Alternative splicing of ACE2 possibly generates variants that may limit the entry of SARS-CoV-2: a potential therapeutic approach using SSOs.

Abstract

Angiotensin-converting enzyme 2 (ACE2) plays an essential role in maintaining the balance of the renin-angiotensin system and also serves as a receptor for the SARS-CoV-2, SARS-CoV, and HCoV-NL63. Following the recent outbreak of SARS-CoV-2 infection, there has been an urgent need to develop therapeutic interventions. ACE2 is a potential target for many treatment approaches for the SARS-CoV-2. With the help of bioinformatics, we have predicted several novel exons of the human ACE2 gene.
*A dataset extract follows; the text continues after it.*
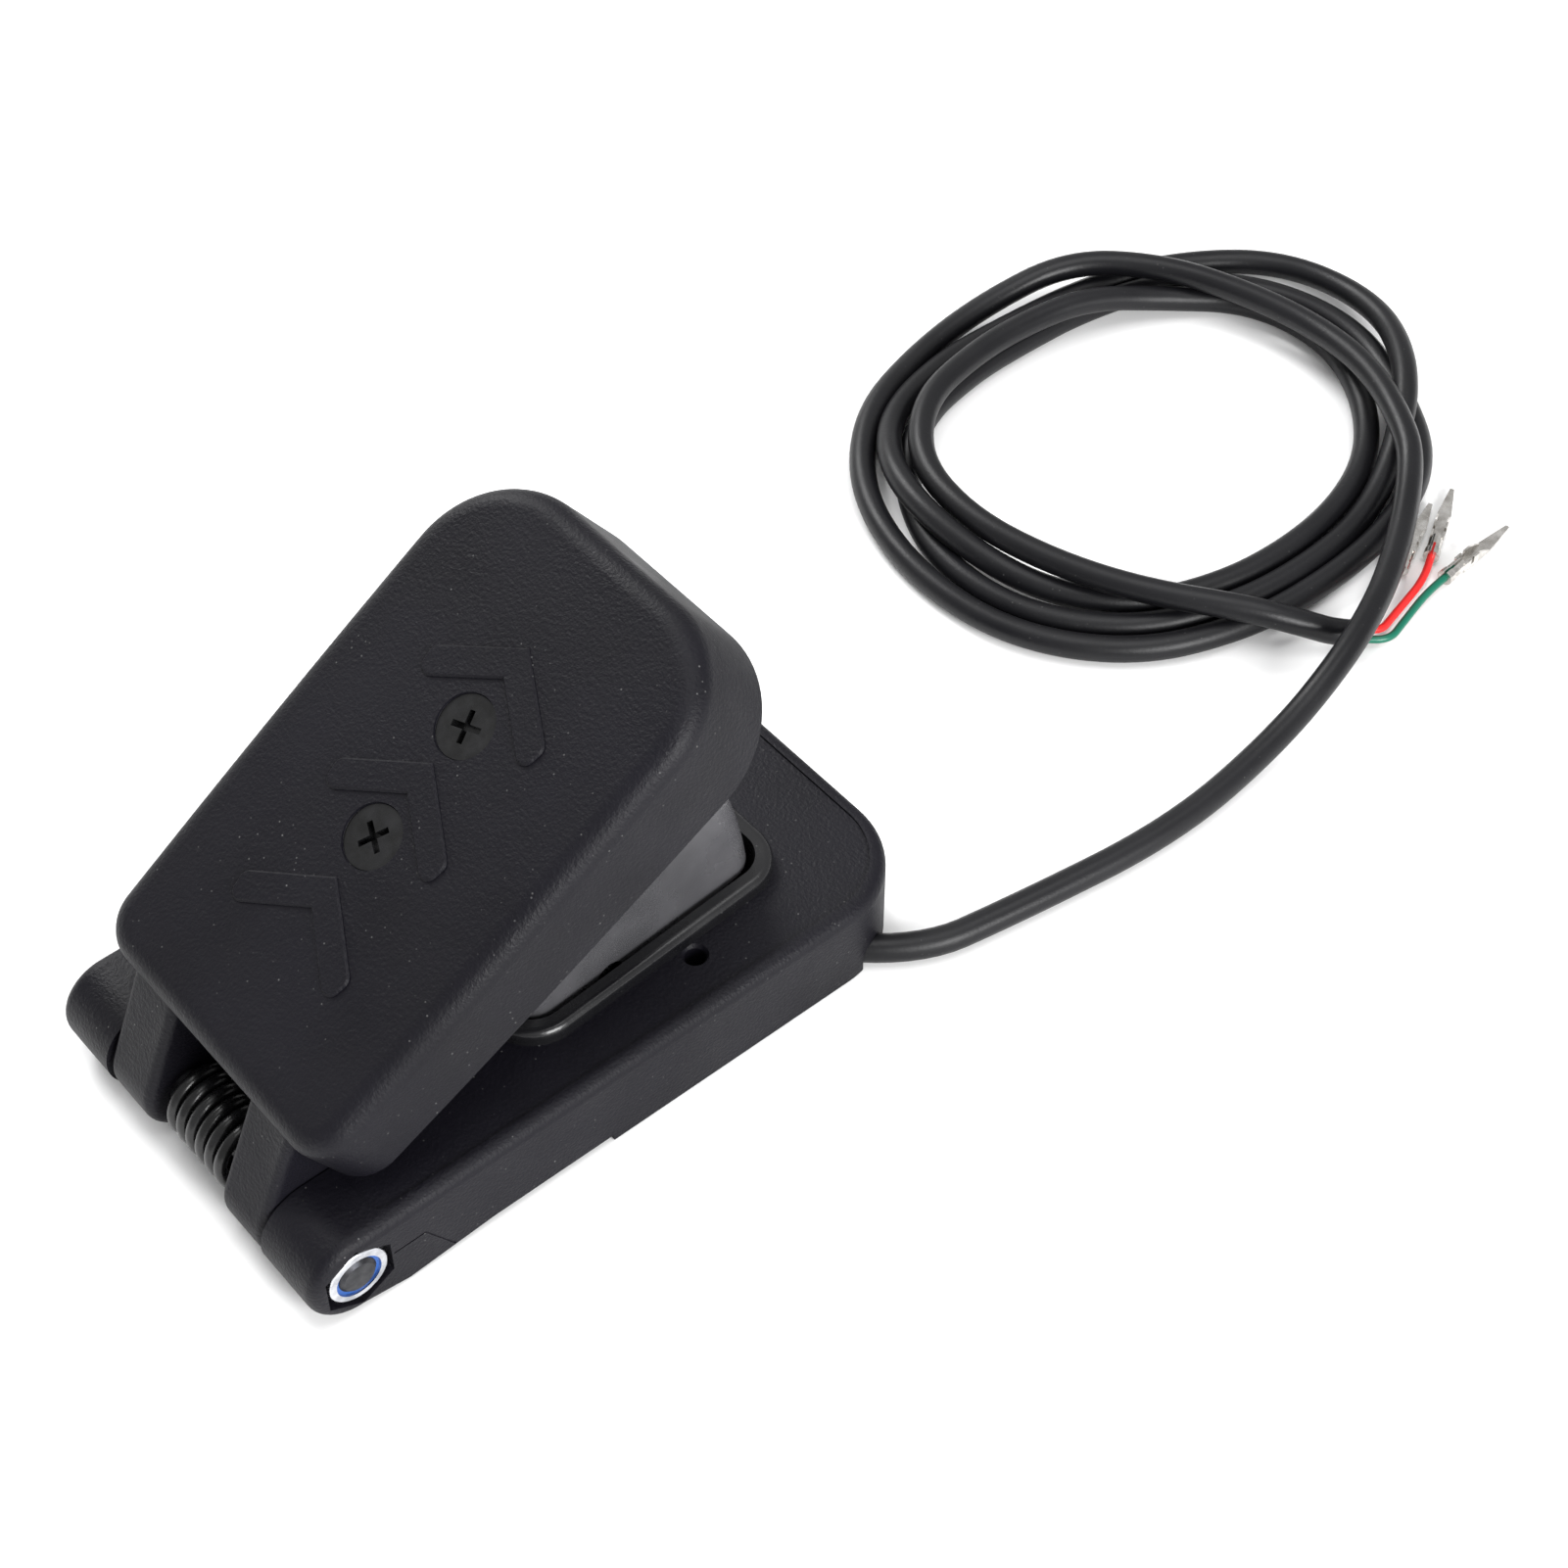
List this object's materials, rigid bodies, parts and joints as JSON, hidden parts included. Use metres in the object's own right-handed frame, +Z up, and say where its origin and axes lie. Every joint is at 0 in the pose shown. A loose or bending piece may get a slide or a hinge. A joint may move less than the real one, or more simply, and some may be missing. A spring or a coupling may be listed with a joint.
{
  "type": "foot pedal",
  "caption": "Sprung foot speed-control pedal with a flat base, hinged tread and coiled three-core lead, for a sewing machine.",
  "frame": {"origin": "centre of the base's footprint, on its underside", "axes": "+X along the hinge bolt towards its nut, +Y from the hinge towards the toe end and the lead, +Z up out of the deck"},
  "size_m": [0.1122, 0.2637, 0.0727],
  "materials": {
    "body_plastic": "matte fine grain",
    "gloss_black": "gloss",
    "black_steel": "gloss black",
    "dark_steel": "dark oiled",
    "zinc_steel": "bright zinc",
    "blue_nylon": "satin",
    "board_green": "satin",
    "cord_black": "satin",
    "core_red": "satin",
    "core_green": "satin",
    "tinned": "tinned"
  },
  "bodies": {
    "base": {"base_shell": "body_plastic", "well_collar": "gloss_black", "bottom_cover": "body_plastic", "cover_screws": "zinc_steel", "hinge_bolt": "dark_steel", "hinge_nut": "zinc_steel", "nut_insert": "blue_nylon", "pivot_sleeve": "dark_steel", "return_spring": "black_steel", "sensor_board": "board_green", "hall_sensor": "body_plastic", "cable_clamp": "body_plastic", "clamp_screw": "zinc_steel", "inner_core_red": "core_red", "inner_core_green": "core_green", "inner_core_black": "cord_black", "cable_lead": "cord_black", "cable_coil": "cord_black", "cable_tail": "cord_black", "core_red": "core_red", "core_green": "core_green", "core_black": "cord_black", "terminal_red": "tinned", "terminal_green": "tinned", "terminal_black": "tinned"},
    "pedal": {"pedal_shell": "body_plastic", "sector_arm": "gloss_black", "magnet": "zinc_steel", "pedal_screws": "black_steel", "pedal_nuts": "zinc_steel"}
  },
  "joints": [
    {"name": "pedal_hinge", "type": "hinge", "parent": "base", "child": "pedal", "pos_m": [0, -0.0465, 0.0075], "axis": [1, 0, 0], "range_deg": [-8.5, 0], "stiffness_Nm_per_rad": 1.5, "springref_deg": 28.65}
  ]
}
The inclusion of novel exons located in the 5'UTR/intronic region in the mature transcript may remove the critical ACE2 residues responsible for the interaction with the receptor-binding domain (RBD) of SARS-CoV-2, thus preventing their binding and entry into the cell. Additionally, inclusion of a novel predicted exons located in the 3'UTR by alternative splicing may remove the C-terminal transmembrane domain of ACE2 and generate soluble ACE2 isoforms. Splice-switching antisense oligonucleotides (SSOs) have been employed effectively as a therapeutic strategy in several disease conditions. Alternative splicing of the ACE2 gene could similarly be modulated using SSOs to exclude critical domains required for the entry of SARS-CoV-2. Strategies can also be designed to deliver these SSOs directly to the lungs in order to minimize the damage caused by SARS-CoV-2 pathogenesis.